%%

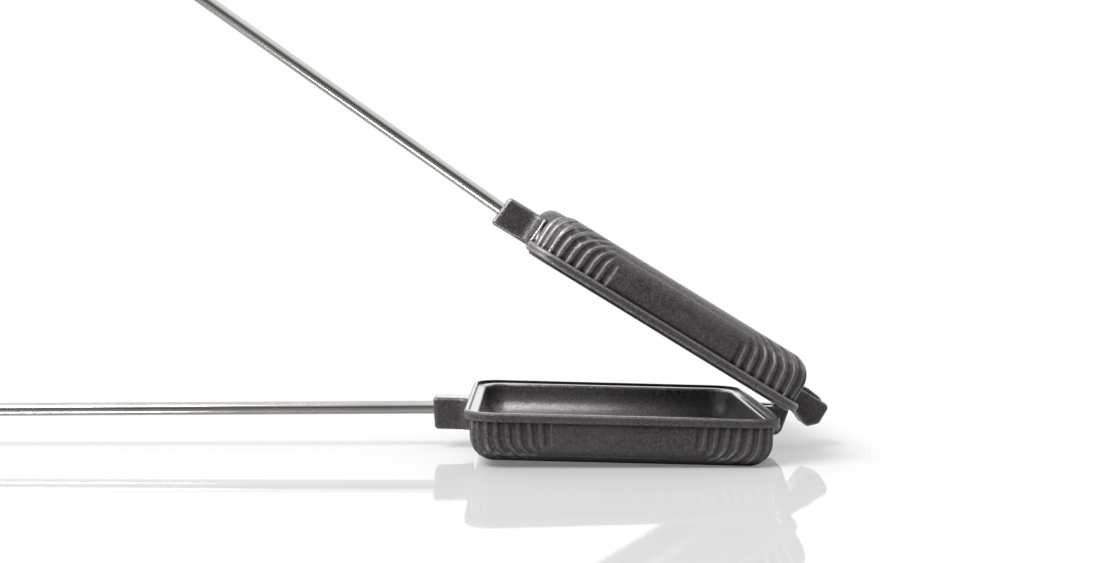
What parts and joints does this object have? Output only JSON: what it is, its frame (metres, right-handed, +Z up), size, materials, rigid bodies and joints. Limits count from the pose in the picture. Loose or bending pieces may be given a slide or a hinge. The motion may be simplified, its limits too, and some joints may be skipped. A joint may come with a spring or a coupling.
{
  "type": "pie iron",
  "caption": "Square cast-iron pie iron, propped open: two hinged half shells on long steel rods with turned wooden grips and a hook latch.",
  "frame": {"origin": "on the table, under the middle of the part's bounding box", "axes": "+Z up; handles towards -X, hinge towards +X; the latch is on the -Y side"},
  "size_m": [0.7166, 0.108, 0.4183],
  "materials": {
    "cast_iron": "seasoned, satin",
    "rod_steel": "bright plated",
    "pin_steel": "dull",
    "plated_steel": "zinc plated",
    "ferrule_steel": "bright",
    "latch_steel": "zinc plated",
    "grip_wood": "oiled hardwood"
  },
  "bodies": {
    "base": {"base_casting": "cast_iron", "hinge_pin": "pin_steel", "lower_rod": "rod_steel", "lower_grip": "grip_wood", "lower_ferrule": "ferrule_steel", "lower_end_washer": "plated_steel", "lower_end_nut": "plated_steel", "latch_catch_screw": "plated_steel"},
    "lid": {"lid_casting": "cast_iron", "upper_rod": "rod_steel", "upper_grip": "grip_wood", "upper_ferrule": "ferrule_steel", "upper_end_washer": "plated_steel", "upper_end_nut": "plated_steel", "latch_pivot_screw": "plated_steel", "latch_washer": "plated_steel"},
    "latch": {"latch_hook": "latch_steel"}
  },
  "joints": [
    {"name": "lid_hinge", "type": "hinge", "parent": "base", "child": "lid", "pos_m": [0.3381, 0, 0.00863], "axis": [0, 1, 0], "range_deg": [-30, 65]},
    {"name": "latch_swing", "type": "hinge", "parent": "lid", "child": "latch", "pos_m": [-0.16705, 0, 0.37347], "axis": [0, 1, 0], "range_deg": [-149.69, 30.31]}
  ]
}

%%

• Task:
Check every line for "materials" and show the ones that have it.

• Solution below:
What parts and joints does this object have? Output only JSON: what it is, its frame (metres, right-handed, +Z up), size, materials, rigid bodies and joints. Limits count from the pose in the picture. Loose or bending pieces may be given a slide or a hinge. The motion may be simplified, its limits too, and some joints may be skipped. A joint may come with a spring or a coupling.
  "materials": {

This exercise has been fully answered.